Originally reviewed for Liberty Belle Magazine

Silver Pyre – AeXE

Released November 2012

A wise man by the name of Mark Twain once said, “Write what you know.” It’s sound advice. Writing a book entitled “Life as a Student” loses its panache unless the author in question has burnt toast in his hair and a ‘Men At Work’ triangle in his bedroom.

It’s clearly what Silver Pyre’s leading man Gary Fawle was angling for. Growing up in Somerset, he uses influences from archaic Britain, drawing on ancient architecture and the industrial past of the West Country to shape his music.
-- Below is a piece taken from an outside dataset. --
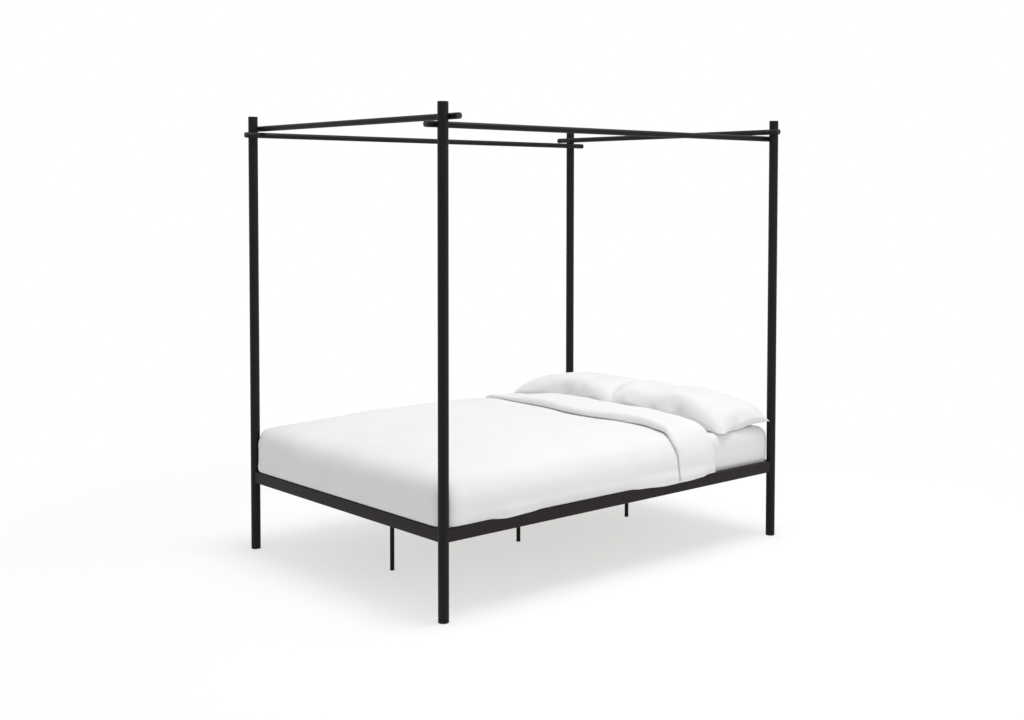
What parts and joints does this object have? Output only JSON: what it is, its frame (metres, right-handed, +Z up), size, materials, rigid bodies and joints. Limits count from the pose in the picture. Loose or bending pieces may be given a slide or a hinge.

Fawle incorporates use of synths and electronic beats juxtaposed with the gentle twang of an acoustic guitar; a hybrid of dance and folk if you will.

It’s inevitable that Danny Boyle’s opening Olympic ceremony soundtrack springs to mind after just a minute of listening.

The sheer amount of clattering cymbals, synthesisers and tinkle of metal-on-metal harks back to an era where coal was king and you couldn’t recognise your father unless an inch of dust was sitting in his wrinkles.

This much Fawle has gotten right. But that’s about it.

I have the upmost respect for artists who take inspiration from what they love, but the rolling hills of the West Country can only provoke so much in the world of synthesised beats.

The insistent clanging and rattling begs the question of when and how you can listen to AeXE.

It’s too distracting as background music and is too slow to be dance.

It’s the Tarzan of the music world; where does it truly belong?

The first song “Copper Findings” is the least convoluted. Fawle’s breathy tones penetrate the free-fall of sounds long enough to realise there’s an Ian Curtis emptiness to his voice.

But I stand by Twain’s advice. Write what you know, but leave out the bit about archaic tools. Please.